Balenciaga RTW Fall 2009

As always, Nicolas Ghesquière honed his message for crystal clarity. He showed only a few silhouettes, almost all centered on voluptuous, hip-focused draping.



“High tech is over,” Nicolas Ghesquière declared before showing his Balenciaga collection. “And the clubbing.” True and true. But not the way Ghesquière puts forth a bold manifesto to spectacular effect.

 

He said he wanted to keep the collection very French; hence his change of venue from an in-house showroom all slick and tricked out with edgy lighting to a series of salons at one of Paris’ most storied hotels, the Crillon, with its glorious views of the Place de la Concorde. The setting, it turned out, was only part of the ultrachic Frenchness of a show with shades of both Yves Saint Laurent and Emanuel Ungaro. Ghesquière took what became the bourgeois standards of both — Saint Laurent’s impeccable tailoring and color play; Ungaro’s draping — pushing, manipulating and, in the case of the latter, exaggerating it big-time. And despite his protestations to the contrary, he infused the results with an element of the futuristic audacity that has become his hallmark. It made for a collection both powerful and plenty savvy, as the newly relaxed constructions should have broader commercial appeal. (Which is not to say they’re for chubbettes.)    

 

As always, Ghesquière honed his message for crystal clarity.

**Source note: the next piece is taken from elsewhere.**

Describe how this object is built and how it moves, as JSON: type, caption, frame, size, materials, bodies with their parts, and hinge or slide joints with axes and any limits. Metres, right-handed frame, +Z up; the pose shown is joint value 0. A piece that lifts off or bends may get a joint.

He showed only a few silhouettes, almost all centered on the voluptuous, hip-focused draping. Skirts came in black-based or luminous, icy color mixes, the fabric gathered lavishly from the center or one side. One beauty, in tones of silver and black, was paired with a faux tweed top crafted entirely from caviar embroidery. Others got loose, sensual blouses worn over lace bandeaux. Ghesquière also showed gorgeous jackets, strong and clean through the shoulders with abundant hip festoons, over sari pants — an innovative evening proposal inspired by a piece in the house archives — or classic trousers. One stunner: a smoking in a discreet mix of black with deepest navy. When Ghesquière opted for less draping, he went for printed punch in a group of dresses, a number of which, it turned out, weren’t prints at all, but intricate embroideries. And if some of these were dizzying to excess, a fab tuxedo jacket over mannish striped trousers offered spare relief.